** Start Collected data **

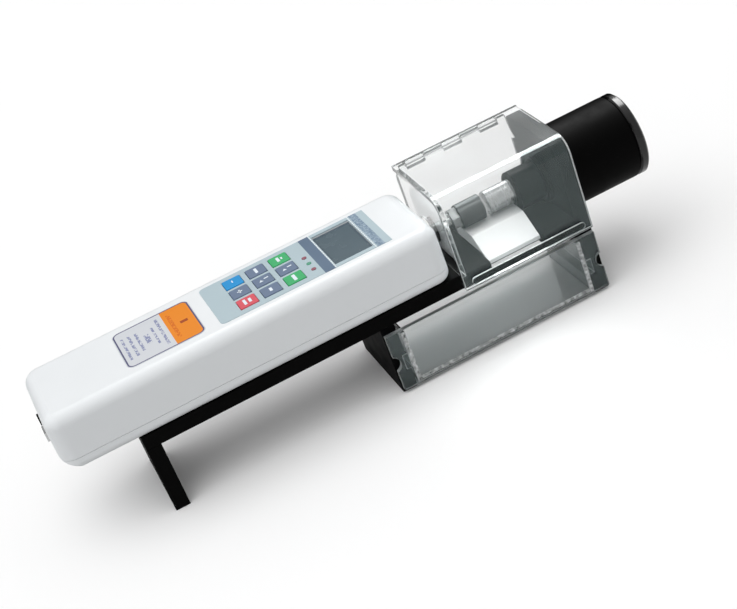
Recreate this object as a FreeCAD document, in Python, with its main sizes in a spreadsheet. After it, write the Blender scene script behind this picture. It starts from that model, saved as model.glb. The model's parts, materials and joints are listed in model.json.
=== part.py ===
import FreeCAD, Part
import math
import os
import re
import Sketcher
from FreeCAD import Placement, Rotation, Vector

# Tablet hardness tester. A digital force gauge lies on a black bracket. A hand knob feeds a
# steel pusher against the tablet, which rests between it and the jaw on the gauge's force rod.
# A clear lid covers the chamber, and the pieces of the broken tablet fall into a clear drawer.
#
# All lengths are millimetres. Pieces are laid out on a bench grid whose zero is the gauge's rear
# end, the bracket's front face and the floor, with +X towards the knob, +Y to the back and +Z up.
# The document's own origin is the bottom centre of the whole tester.

SIZES = {
    # Bracket of black plates
    "plate_depth": 60.0,
    "plate_thickness": 8.5,
    "plate_top": 50.0,
    "leg_back": 41.5,
    "bay_length": 115.0,
    "end_plate_height": 94.7,
    "end_corner_radius": 6.7,
    "plate_edge_radius": 0.5,
    "plate_screw_inset": 11.0,
    # Runner grooves in the two plates beside the drawer
    "groove_bottom": 12.5,
    "groove_height": 10.0,
    "groove_depth": 3.0,
    "groove_length": 54.0,
    # Opening in the plate's front edge, through which broken pieces drop
    "drop_depth": 11.0,
    "drop_side_gap": 0.6,
    # Screws
    "fine_gap": 0.05,
    "press_gap": 0.01,
    "screw_radius": 2.0,
    "screw_head_radius": 3.6,
    "screw_head_height": 3.2,
    "screw_length": 16.0,
    "hex_socket_radius": 1.5,
    "hex_socket_depth": 1.8,
    "small_screw_radius": 1.25,
    "small_head_radius": 2.4,
    "small_head_height": 1.6,
    "rest_thread": 5.5,
    "cap_thread": 7.0,
    # Force gauge housing
    "gauge_length": 230.0,
    "gauge_width": 66.0,
    "gauge_height": 34.0,
    "gauge_overhang": 1.0,
    "seam_height": 7.0,
    "seam_gap": 0.25,
    "shell_wall": 2.5,
    "gauge_plan_radius": 9.0,
    "gauge_top_radius": 7.0,
    "gauge_bottom_radius": 4.5,
    "gauge_tail_radius": 10.0,
    "axis_height": 15.3,
    # Keypad panel, keys, display and label on top of the gauge
    "panel_inset": 23.0,
    "panel_key_margin": 18.3,
    "panel_thickness": 0.6,
    "panel_recess": 0.4,
    "panel_radius": 3.0,
    "key_pitch_x": 14.1,
    "key_pitch_y": 13.5,
    "key_size": 10.7,
    "key_gap": 0.25,
    "key_proud": 0.5,
    "key_travel": 0.4,
    "key_edge_radius": 0.35,
    "key_corner_radius": 0.9,
    "dome_height": 1.8,
    "dome_radius": 3.0,
    "lcd_margin": 10.0,
    "lcd_length": 23.0,
    "lcd_width": 40.5,
    "lcd_side_margin": 3.25,
    "lcd_sink": 1.2,
    "lcd_window_thickness": 1.2,
    "lcd_rim": 2.0,
    "key_led_gap": 11.3,
    "led_lcd_gap": 10.7,
    "led_pitch": 8.0,
    "led_offset": 6.0,
    "led_radius": 1.4,
    "led_proud": 0.3,
    "label_gap": 8.0,
    "label_length": 45.5,
    "label_width": 43.0,
    "label_thickness": 0.4,
    "label_recess": 0.3,
    "label_radius": 4.5,
    # Inside the gauge
    "board_rear_reach": 5.5,
    "board_front_reach": 5.0,
    "board_width": 52.0,
    "board_thickness": 1.6,
    "board_drop": 6.9,
    "standoff_radius": 3.0,
    "standoff_inset": 4.5,
    "battery_start": 16.0,
    "battery_length": 44.0,
    "battery_radius": 7.2,
    "cell_inset": 40.0,
    "cell_length": 56.0,
    "cell_width": 20.0,
    "cell_height": 14.0,
    "cell_slot": 2.0,
    "cell_slot_inset": 12.0,
    "cell_slot_depth": 3.5,
    "cell_bolt_side": 5.0,
    "cell_bolt_depth": 6.0,
    "bracket_wall": 8.0,
    "bracket_foot": 3.0,
    "bracket_foot_length": 30.0,
    "rod_radius": 3.0,
    "rod_bush_radius": 6.5,
    "rod_bush_flange": 1.2,
    "rod_gap": 0.4,
    "boss_radius": 3.6,
    "shell_screw_inset": 11.0,
    "gauge_screw_x": 68.0,
    "gauge_screw_side": 18.0,
    "insert_radius": 3.2,
    "insert_height": 6.0,
    "insert_boss_wall": 1.3,
    "socket_side": 8.5,
    "socket_proud": 1.6,
    "socket_length": 11.0,
    "charger_radius": 3.4,
    "charger_hole_radius": 2.2,
    "data_width": 9.0,
    "data_height": 5.4,
    "data_wall": 0.8,
    # Jaws and tablet rest
    "jaw_radius": 6.75,
    "jaw_reach": 21.4,
    "jaw_length": 14.9,
    "jaw_bore_depth": 8.0,
    "jaw_gap": 2.6,
    "jaw_edge_radius": 0.6,
    "nut_radius": 5.8,
    "nut_length": 4.5,
    "rest_lead": 0.6,
    "rest_length": 32.4,
    "rest_front": 19.5,
    "rest_back": 44.0,
    "rest_gap": 0.6,
    "ramp_foot_y": 5.0,
    "ramp_foot_drop": 2.3,
    "ramp_lip": 2.2,
    "rest_edge_radius": 0.8,
    # Feed: sleeve, pusher, screw and knob
    "pusher_radius": 6.5,
    "pusher_length": 40.0,
    "pusher_nose": 5.0,
    "sleeve_radius": 12.0,
    "sleeve_reach": 18.5,
    "shoulder_radius": 14.5,
    "shoulder_length": 3.0,
    "sleeve_tail": 28.0,
    "ring_nut_radius": 16.0,
    "ring_nut_length": 4.5,
    "running_gap": 0.06,
    "bush_radius": 7.5,
    "bush_length": 6.0,
    "key_way_width": 3.0,
    "key_way_depth": 1.6,
    "key_way_gap": 0.1,
    "key_way_margin": 1.0,
    "feed_radius": 4.0,
    "feed_tip": 21.5,
    "feed_tip_taper": 1.0,
    "feed_thread_gap": 0.1,
    "collar_length": 3.6,
    "collar_gap": 0.2,
    "knob_radius": 24.5,
    "knob_length": 42.6,
    "knob_gap": 0.5,
    "knob_cavity_radius": 18.0,
    "knob_hub_radius": 9.0,
    "knob_wall": 7.0,
    "knob_pin_radius": 1.5,
    "knob_edge_radius": 1.0,
    "cap_groove": 1.1,
    "cap_groove_depth": 1.3,
    "cap_length": 5.3,
    "cap_recess_radius": 14.0,
    "cap_recess_depth": 1.0,
    # Chamber walls, lid and its hinge
    "wall_thickness": 3.0,
    "wall_seat": 1.5,
    "rod_slot_width": 17.0,
    "rod_slot_rise": 24.5,
    "lid_gap": 3.0,
    "chamber_length": 71.5,
    "lid_thickness": 3.0,
    "lid_front_gap": 0.5,
    "lid_top_gap": 0.3,
    "lid_skirt": 9.0,
    "lid_bend_radius": 10.0,
    "lid_edge_radius": 0.4,
    "strip_side_inset": 4.5,
    "strip_rise": 2.1,
    "strip_height": 4.4,
    "strip_proud": 1.4,
    "barrel_radius": 2.8,
    "pin_radius": 1.25,
    "hinge_gap": 0.3,
    "hinge_drop": 2.2,
    "hinge_inset": 5.0,
    "knuckle_length": 11.4,
    "pin_overhang": 0.8,
    # Drawer
    "drawer_front_inset": 0.5,
    "drawer_front_bottom": 2.4,
    "drawer_front_height": 35.8,
    "drawer_front_thickness": 3.0,
    "drawer_front_gap": 0.4,
    "drawer_wall": 2.5,
    "drawer_side_gap": 1.1,
    "drawer_depth": 52.0,
    "drawer_height": 33.0,
    "pull_notch_radius": 4.75,
    "pull_notch_depth": 3.4,
    "pull_notch_z": 19.7,
    "runner_gap": 0.25,
    "runner_end_gap": 0.5,
    "runner_length": 46.0,
    # One overrun for every through cut
    "overrun": 1.0,
}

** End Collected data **

### Written task
Give the lines again, exactly as they stand, from the beginning of the data through the line with "from FreeCAD import".

### Worked answer
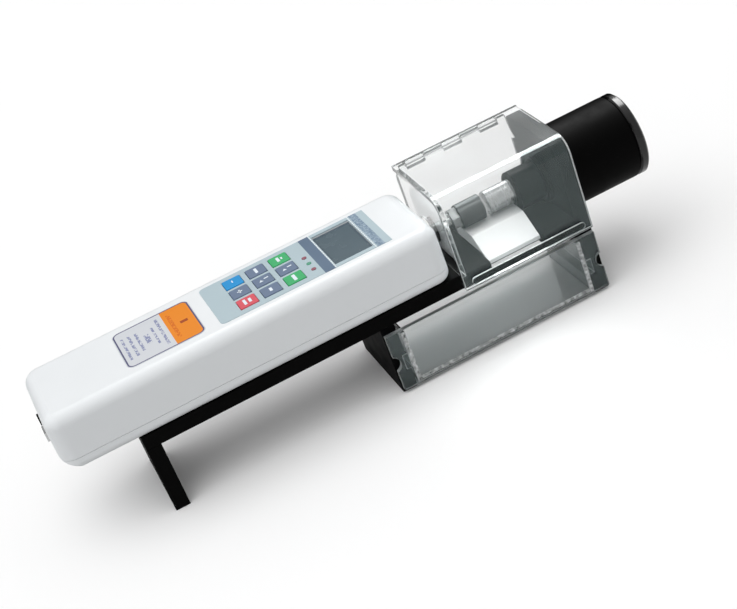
Recreate this object as a FreeCAD document, in Python, with its main sizes in a spreadsheet. After it, write the Blender scene script behind this picture. It starts from that model, saved as model.glb. The model's parts, materials and joints are listed in model.json.
=== part.py ===
import FreeCAD, Part
import math
import os
import re
import Sketcher
from FreeCAD import Placement, Rotation, Vector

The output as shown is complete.